- [Data provided]:
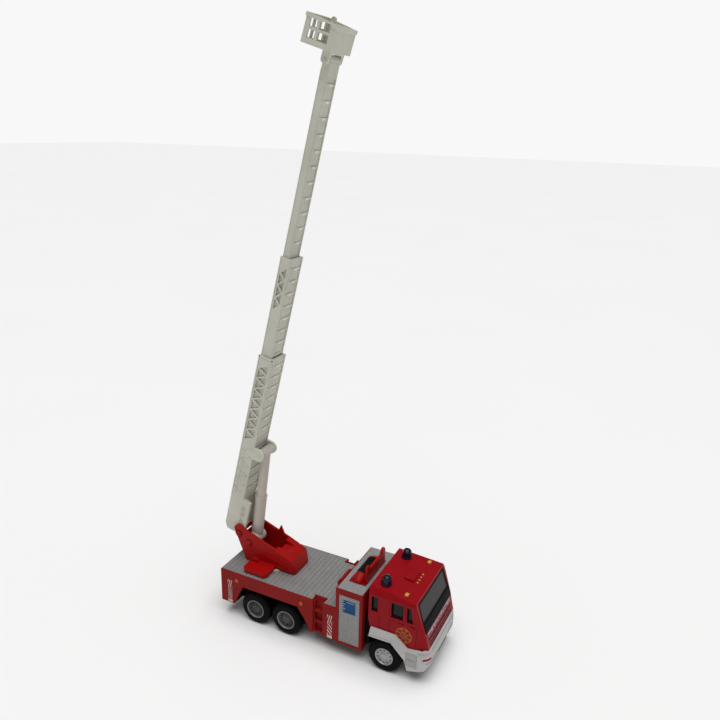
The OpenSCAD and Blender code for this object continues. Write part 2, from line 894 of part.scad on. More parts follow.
// ---------------------------------------------------------------- ram

module ram_barrel() {
    color(CREAM)
        on_ram()
            difference() {
                union() {
                    rod_y(foot_r, -foot_half, foot_half);
                    cylinder(d = barrel_d, h = barrel_end);
                    translate([0, 0, barrel_end - 1])
                        cylinder(d = barrel_d + 0.5, h = 1);
                }
                rod_y(pin_d / 2 + run_fit, -half_w, half_w);
                translate([0, 0, rod_start - ram_travel])
                    cylinder(d = rod_d + 2 * run_fit, h = barrel_end);
            }
}

module ram_rod() {
    color(CREAM)
        on_ram()
            difference() {
                union() {
                    translate([0, 0, rod_start])
                        cylinder(d = rod_d, h = ram_len - rod_start);
                    translate([0, 0, ram_len])
                        rod_y(rod_d / 2, -eye_half, eye_half);
                }
                translate([0, 0, ram_len])
                    rod_y(eye_bore, -half_w, half_w);
            }
}

// ---------------------------------------------------------------- bucket

module on_knuckle() {
    on_ladder()
        translate([knuckle_k, 0, knuckle_s])
            rotate([0, bucket_tilt, 0])
                children();
}

// Openings in the bucket: two by two in each side, and three by two in the rear wall
module bucket_windows() {
    for (row = [0 : 1])
        translate([bucket_k0, 0, window_z + row * (window + window_gap)]) {
            for (w = window_side)
                translate([w[0], -bucket_w, 0])
                    cube([w[1], bucket_w * 2, window]);
            for (col = [-1 : 1])
                translate([-1, col * (window_rear + window_gap) - window_rear / 2, 0])
                    cube([bucket_t + 1.4, window_rear, window]);
        }
}

module bucket() {
    half = bucket_w / 2;
    color(CREAM)
        on_knuckle()
            difference() {
                union() {
                    difference() {
                        union() {
                            across(-half, half)
                                polygon([
                                    [bucket_k0, knuckle_rise], [bucket_k0, bucket_top],
                                    [bucket_k1, bucket_top - rim_drop], [bucket_k1, knuckle_rise]
                                ]);
                            across(-half - rim_out, half + rim_out)
                                polygon([
                                    [bucket_k0 - rim_out, bucket_top - rim_h],
                                    [bucket_k0 - rim_out, bucket_top],
                                    [bucket_k1 + rim_out, bucket_top - rim_drop],
                                    [bucket_k1 + rim_out, bucket_top - rim_drop - rim_h]
                                ]);
                            translate([bucket_k0 + 3.4, 0, bucket_top])
                                rod_y(1.3, half - 1.4, half + rim_out);
                        }
                        box(bucket_k0 + bucket_t, bucket_k1 - bucket_t, -half + bucket_t, half - bucket_t,
                            knuckle_rise + bucket_t, bucket_top + 2);
                        bucket_windows();
                    }
                    both_sides() {
                        rod_y(cheek_r, half3 + slide_gap, knuckle_half);
                        box(-cheek_r, cheek_r, half3 + slide_gap, knuckle_half, 0, knuckle_rise + 0.5);
                    }
                    box(-cheek_r, cheek_r, -knuckle_half, knuckle_half, knuckle_rise - 1, knuckle_rise + 0.5);
                }
                rod_y(bucket_pin_d / 2, -half_w, half_w);
            }
}

module bucket_pin() {
    color(CREAM)
        on_knuckle()
            rod_y(bucket_pin_d / 2, -knuckle_half - 0.2, knuckle_half + 0.2);
}

chassis();
rear_body();
deck_plate();
locker_shutters();
locker_top();
hose_roll();
ladder_rest();
cab_shell();
cab_glazing();
front_black();
front_trim();
beacons();
roof_lamps();
side_lamps();
axle_at(front_axle_x);  // front_axle
tyres_at(front_axle_x, front_hub_r);  // front_tyres
hubs_at(front_axle_x, front_hub_r, 0.9);  // front_hubs
axle_at(middle_axle_x);  // middle_axle
tyres_at(middle_axle_x, rear_hub_r);  // middle_tyres
hubs_at(middle_axle_x, rear_hub_r, 3.4);  // middle_hubs
axle_at(rear_axle_x);  // rear_axle
tyres_at(rear_axle_x, rear_hub_r);  // rear_tyres
hubs_at(rear_axle_x, rear_hub_r, 3.4);  // rear_hubs
turntable();
turntable_ring();
hinge_pins();
ladder_lower();
ram_top_pin();
ladder_middle();
ladder_top();
ram_rod();
ram_barrel();
bucket();
bucket_pin();
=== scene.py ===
"""Toy fire engine: materials, painted marks and fine detail on the CAD frame."""

import math

import bmesh
import bpy
from mathutils import Matrix, Vector


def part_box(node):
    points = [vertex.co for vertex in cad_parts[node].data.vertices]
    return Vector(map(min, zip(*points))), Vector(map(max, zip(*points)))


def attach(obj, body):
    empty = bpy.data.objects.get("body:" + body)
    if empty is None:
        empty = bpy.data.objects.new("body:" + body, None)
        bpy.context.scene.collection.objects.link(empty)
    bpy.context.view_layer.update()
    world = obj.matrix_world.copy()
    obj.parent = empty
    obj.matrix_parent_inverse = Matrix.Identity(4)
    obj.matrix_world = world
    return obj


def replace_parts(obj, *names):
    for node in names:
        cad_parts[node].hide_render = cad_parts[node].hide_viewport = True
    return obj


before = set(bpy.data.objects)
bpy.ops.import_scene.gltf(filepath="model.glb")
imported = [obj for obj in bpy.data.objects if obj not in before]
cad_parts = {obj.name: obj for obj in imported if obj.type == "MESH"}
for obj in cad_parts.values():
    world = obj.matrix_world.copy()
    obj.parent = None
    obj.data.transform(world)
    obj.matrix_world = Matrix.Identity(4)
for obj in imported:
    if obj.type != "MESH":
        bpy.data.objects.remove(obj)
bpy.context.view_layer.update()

# Sizes are in millimetres, and MM turns them into the scene's metres
MM = 0.001
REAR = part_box("rear_body")[0][0]
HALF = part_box("rear_body")[1][1] / MM
CAB_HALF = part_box("cab_shell")[1][1] / MM
LENGTH = 150.0
NOSE_R = 6.5                            # the bumper's corners
FRONT_X, FRONT_Z, FRONT_LEAN = 149, 24, 4    # the cab's front: foot, and rise for 1 mm back
SCREEN_X, SCREEN_Z = 146, 36            # foot of the windscreen
SCREEN_RUN, SCREEN_RISE = 6.2, 18.5
ROOF_X, ROOF_Z = 109.6, 57.2            # rear edge of the roof
ROOF_FALL, ROOF_RUN = 2.7, 30.2
CHIN_Z, CHIN_LEAN = 13.2, 0.8125        # where the bumper turns back below, and how fast
BROW_Z, BROW_LEAN = 21.6, 0.38          # the same above
LEAN = math.radians(13.7)               # lean of the raised ladder
HINGE = (4.2, 54.0)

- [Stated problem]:
Extract the lines from the line with "front_trim();" to the line with "obj.matrix_parent_inverse = Matrix.Identity(4)", inclusive, reproducing them exactly and leaving out every other line.

- [Task response]:
front_trim();
beacons();
roof_lamps();
side_lamps();
axle_at(front_axle_x);  // front_axle
tyres_at(front_axle_x, front_hub_r);  // front_tyres
hubs_at(front_axle_x, front_hub_r, 0.9);  // front_hubs
axle_at(middle_axle_x);  // middle_axle
tyres_at(middle_axle_x, rear_hub_r);  // middle_tyres
hubs_at(middle_axle_x, rear_hub_r, 3.4);  // middle_hubs
axle_at(rear_axle_x);  // rear_axle
tyres_at(rear_axle_x, rear_hub_r);  // rear_tyres
hubs_at(rear_axle_x, rear_hub_r, 3.4);  // rear_hubs
turntable();
turntable_ring();
hinge_pins();
ladder_lower();
ram_top_pin();
ladder_middle();
ladder_top();
ram_rod();
ram_barrel();
bucket();
bucket_pin();
=== scene.py ===
"""Toy fire engine: materials, painted marks and fine detail on the CAD frame."""

import math

import bmesh
import bpy
from mathutils import Matrix, Vector


def part_box(node):
    points = [vertex.co for vertex in cad_parts[node].data.vertices]
    return Vector(map(min, zip(*points))), Vector(map(max, zip(*points)))


def attach(obj, body):
    empty = bpy.data.objects.get("body:" + body)
    if empty is None:
        empty = bpy.data.objects.new("body:" + body, None)
        bpy.context.scene.collection.objects.link(empty)
    bpy.context.view_layer.update()
    world = obj.matrix_world.copy()
    obj.parent = empty
    obj.matrix_parent_inverse = Matrix.Identity(4)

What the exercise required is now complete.